On March 15 it’s been forty years since Kiss released their fourth studio album, Destroyer. The album came on the heels of Kiss' breakthrough live album Alive, and it solidified the band's status as one of the biggest rock acts in the world. But that was not the case initially. Many fans were disappointed with the band's new polished sound, feeling they’d lost the raw spontaneity of their first three releases.

Paul Stanley, Gene Simmons, Peter Criss, and Ace Frehley enlisted the help of Canadian producer Bob Ezrin to help out in the writing and recording of Destroyer. Ezrin played an integral part in shaping their song ideas in to rock classics, as well as instilling a work ethic that Paul and Gene in particular has held on to for their entire career.

“The thing I always loved about Destroyer is it pushed the envelope and pushed the parameters of what we could do. It pushed us to the limit and yet everything stayed true to us because it was all comfortable, there was nothing forced or contrived,” Stanley said in Kiss' authorized biography Kiss: Behind The Mask (p. 114).

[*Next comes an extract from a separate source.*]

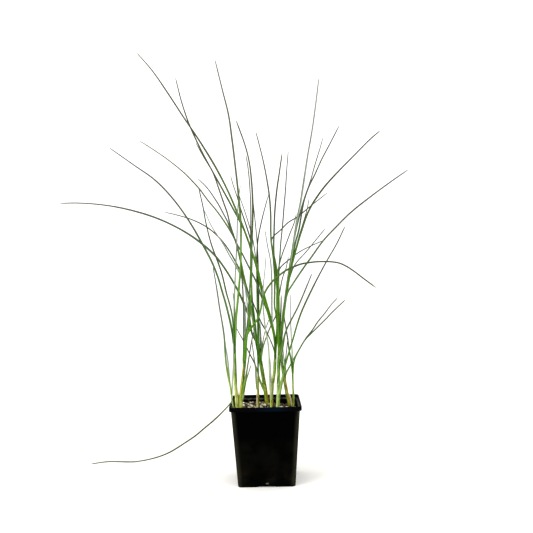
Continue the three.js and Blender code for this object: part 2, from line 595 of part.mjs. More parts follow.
// Gravel: rounded pebbles pressed together into one layer, drawn as a field of heights.
function makeGravel() {
  const draw = drawer(11);
  const reach = BODY_TOP_HALF + 2;
  const cells = Math.round((2 * reach) / GRAVEL_CELL);
  const step = (2 * reach) / cells;
  const low = SOIL_TOP + GAP;
  const pebbles = [];
  for (let i = 0; i < PEBBLE_COUNT; i++) {
    pebbles.push({
      x: (draw() * 2 - 1) * reach,
      y: (draw() * 2 - 1) * reach,
      radius: 1.9 + draw() * 1.9,
      lift: draw(),
    });
  }
  const height = (x, y) => {
    let best = GRAVEL_TOP - 1.2;
    for (const pebble of pebbles) {
      const d = Math.hypot(x - pebble.x, y - pebble.y) / pebble.radius;
      if (d < 1) {
        const top = GRAVEL_TOP + PEBBLE_RISE * (pebble.lift - 0.3) + Math.sqrt(1 - d * d) - 0.6;
        best = Math.max(best, top);
      }
    }
    return best + gravelRise(x, y);
  };
  const positions = [];
  const faces = [];
  const row = cells + 1;
  for (let j = 0; j <= cells; j++) {
    for (let i = 0; i <= cells; i++) {
      const x = -reach + i * step;
      const y = -reach + j * step;
      positions.push(x, y, height(x, y));
    }
  }
  for (let j = 0; j < cells; j++) {
    for (let i = 0; i < cells; i++) {
      const a = j * row + i;
      faces.push(a, a + 1, a + row + 1, a, a + row + 1, a + row);
    }
  }
  const edge = [];
  for (let i = 0; i < cells; i++) edge.push(i);
  for (let j = 0; j < cells; j++) edge.push(j * row + cells);
  for (let i = cells; i > 0; i--) edge.push(cells * row + i);
  for (let j = cells; j > 0; j--) edge.push(j * row);
  const base = positions.length / 3;
  for (const k of edge) positions.push(positions[3 * k], positions[3 * k + 1], low - 3);
  const centre = positions.length / 3;
  positions.push(0, 0, low - 3);
  for (let k = 0; k < edge.length; k++) {
    const next = (k + 1) % edge.length;
    faces.push(edge[k], base + k, base + next, edge[k], base + next, edge[next]);
    faces.push(base + k, centre, base + next);
  }
  const geometry = new THREE.BufferGeometry();
  geometry.setAttribute("position", new THREE.Float32BufferAttribute(positions, 3));
  geometry.setIndex(faces);
  const bounds = squareLoft([
    [cavityHalf(low) - GAP, BODY_CORNER - WALL - GAP, low],
    [cavityHalf(LEDGE - 1) - GAP, BODY_CORNER - WALL - GAP, LEDGE - 1],
  ]);
  return solid(geometry).intersect(bounds);
}

function makeSoil() {
  const low = BASE_TOP + GAP;
  return squareLoft([
    [cavityHalf(low) - GAP, FOOT_CORNER - WALL - GAP, low],
    [cavityHalf(SOIL_TOP) - GAP, BODY_CORNER - WALL - GAP, SOIL_TOP],
  ]);
}

// Assembly.
const plant = new THREE.Group();
plant.name = "potted_dwarf_cattail";

function place(name, body, material) {
  const mesh = new THREE.Mesh(geometryOf(body), material);
  mesh.name = name;
  plant.add(mesh);
}

place("pot", makePot(), COLOURS.pot_black);

const holes = Object.values(SHOOTS).map(stemHole);
holes.push(stemHole(SPROUT));
for (const sheath of Object.values(SHEATHS)) {
  holes.push(makeSheath(sheath, HOLE_GROW));
}
holes.push(makeHanging(HOLE_GROW));

let soil = makeSoil();
let gravel = makeGravel();
for (const hole of holes) {
  soil = soil.subtract(hole);
  gravel = gravel.subtract(hole);
}
place("soil", soil, COLOURS.soil);
place("gravel", gravel, COLOURS.gravel);

for (const [name, shoot] of Object.entries(SHOOTS)) place(name, makeShoot(shoot), COLOURS.leaf_green);
place("sprout", makeSprout(), COLOURS.leaf_pale);
place("hanging_leaf", makeHanging(0), COLOURS.leaf_green);

for (const [name, sheath] of Object.entries(SHEATHS)) {
  place(name, makeSheath(sheath, 0), name === "sheath_brown" ? COLOURS.sheath_old : COLOURS.sheath_dry);
}

export default plant;
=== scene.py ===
"""A dwarf cattail in a square plastic nursery pot, on a plain pale studio floor.

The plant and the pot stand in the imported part's frame. Lengths are millimetres, and make_piece turns
them into Blender's metres. The studio's own lengths are metres.
"""

import math
import random

import bpy
import numpy as np
from mathutils import Matrix, Vector


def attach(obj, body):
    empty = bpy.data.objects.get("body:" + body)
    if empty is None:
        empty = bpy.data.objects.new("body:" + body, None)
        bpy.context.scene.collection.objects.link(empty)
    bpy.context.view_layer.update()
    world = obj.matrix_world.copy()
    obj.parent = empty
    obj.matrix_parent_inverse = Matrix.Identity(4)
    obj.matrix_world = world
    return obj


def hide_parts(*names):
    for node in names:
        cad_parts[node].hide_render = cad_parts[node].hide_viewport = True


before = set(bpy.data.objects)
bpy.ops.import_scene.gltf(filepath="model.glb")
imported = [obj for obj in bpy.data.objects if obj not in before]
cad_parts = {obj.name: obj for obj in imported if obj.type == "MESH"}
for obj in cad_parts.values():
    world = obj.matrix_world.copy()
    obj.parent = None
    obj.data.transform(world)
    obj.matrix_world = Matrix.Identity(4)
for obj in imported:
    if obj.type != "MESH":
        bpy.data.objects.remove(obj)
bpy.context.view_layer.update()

MM = 0.001

# The camera, and the point that the leaves are drawn from.
EYE = np.array([4.8, -849.0, 257.0])
CAMERA_LENS = 44.13
CAMERA_SENSOR = 36.0
CAMERA_PITCH_DEG = 1.12
CAMERA_ROLL_DEG = -1.11
CAMERA_REACH = 50.0

# The studio, in metres: a floor that has no visible edge, an even white surround, and lamps.
# A lamp is its place, the point it faces, its size, its power in watts and its colour.
FLOOR_REACH = 30.0
SURROUND_STRENGTH = 1.12
LAMPS = {
    "key": [(-0.9, -0.9, 1.7), (0.0, 0.0, 0.1), 0.9, 11.0, (1.0, 0.985, 0.96)],
    "fill": [(1.2, -1.2, 1.0), (0.0, 0.0, 0.15), 0.9, 3.0, (0.94, 0.97, 1.0)],
}

# Seeds of the random draws. Each shoot and each sheath has the next one after the one before it.
SEEDS = {"gravel": 5, "shoots": 20, "sprout": 40, "hanging_leaf": 41, "sheaths": 42}

# The pot: a 9 cm square nursery pot with a collar around its rim.
POT_HEIGHT = 100.0
RIM_HALF = 45.0
RIM_CORNER = 6.2
COLLAR_UNDERSIDE = 94.4
COLLAR_WALL = 1.4
BODY_TOP_HALF = 42.75
BODY_FOOT_HALF = 35.7
BODY_CORNER = 5.4
FOOT_CORNER = 4.6
FOOT_RING = 1.4
WALL = 1.0
LEDGE = 95.4
BASE_UNDERSIDE = 2.2
BASE_TOP = 3.4
PAD_RADIUS = 8.0
PAD_REACH = 12.0
PAD_BOTTOM = 0.6
PAD_INTO_BASE = 0.6
DRAIN_RADIUS = 3.6
DRAIN_OFFSET = 20.0
NOTCH_HALF = 11.0
NOTCH_HEIGHT = 1.1
NOTCH_SLOPE = 3.0
CORNER_STEPS = 8
EDGE = 0.5
SMALL_EDGE = 0.3

# Where the pot's looks change: heights, and distances from its corners and its inner wall.
DULL_HEIGHTS = [64.0, 50.0]
STAINED_FOOT = [30.0, 2.0]
CORNER_HIGHLIGHT_SPAN = [7.5, 1.5]
COLLAR_SPAN = [94.2, 95.2]
LEDGE_PALE_FROM = [93.6, 94.3]
LEDGE_PALE_TO = [96.2, 95.5]
WALL_PALE_FROM = [80.0, 90.0]
WALL_PALE_TO = [97.5, 95.0]
COLLAR_BEYOND_WALL = 1.7
REFLECTION_X = 9.0
REFLECTION_SPAN = [26.0, 4.0]
PIP_AT = [0.6, 4.4]
PIP_SPAN = [1.3, 0.7]
NEAR_SIDE = [-30.0, -34.0]

# How much light the pot's black plastic throws back.
PLASTIC_SPECULAR = 0.012

# What the pot holds: soil, a bed of fines with pebbles, and the stems that stand in both.
SOIL_TOP = 84.0
GAP = 0.3
GRAVEL_TOP = 89.6
GRAVEL_RISE = 1.1
HOLLOW_DEPTH = 2.6
HOLLOW_X = [6.0, 18.0]
HOLLOW_Y = [-20.0, 20.0]
SWELL = 0.35
BED_CELLS = 44
BED_BELOW = 2.0
PEBBLE_TRIES = 9000
PEBBLE_SMALL = 1.4
PEBBLE_LARGE = 2.9
PEBBLE_ROOM = 1.35
PEBBLE_SPACING = 1.03
PEBBLE_OFF_STEM = 1.1
PEBBLE_SUNK = 0.45
PEBBLE_SCATTER = 1.5
PEBBLE_SIDES = 11
PEBBLE_LEVELS = 7
STEM_ROOM = 0.25
SHEATH_ROOM = 1.8
HANGING_ROOM = 1.6
ROOT_DEPTH = 68.0
ROOT_INWARD = 0.92
ROOT_BEND = 85.5
BURIED_SHARE = 0.8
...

Ezrin share writing credits on eight of the album’s ten songs. Bringing Ezrin on board helped push the band members to new levels both as musicians and songwriters. “Every one of them were punching above their weight class on Destroyer. This was really a huge leap forward for all of them. Gene's bass playing was so impressive on Destroyer; it was really reaching beyond what he had ever played before. And he practiced and practiced. And Ace's guitar playing was so much more controlled and lyrical. And Paul's [guitar playing] too -- you know, I think Paul always had a lyrical style, he just didn't have as much of an outlet in some of the older stuff. Paul's vocals - I think he grew up as a singer at the moment we were doing Destroyer, said Ezrin during an interview with KissFAQ.

Destroyer contain some of Kiss’ biggest songs and live favorites. The Stanley-penned but Simmons-sung “God of Thunder” is certainly the one song I wait for every time I go to a Kiss show! An anecdote about that song is that the kids you hear in the intro are actually Ezrin’s sons.

Ezrin was able to experiment quite a bit in the studio, helping the band create some of their most ambitious songs ever, like for example “Great Expectations.” The song, which Gene Simmons says was written on bass, uses orchestrations borrowed from Beethoven, and a children’s choir (the Brooklyn Boys Choir).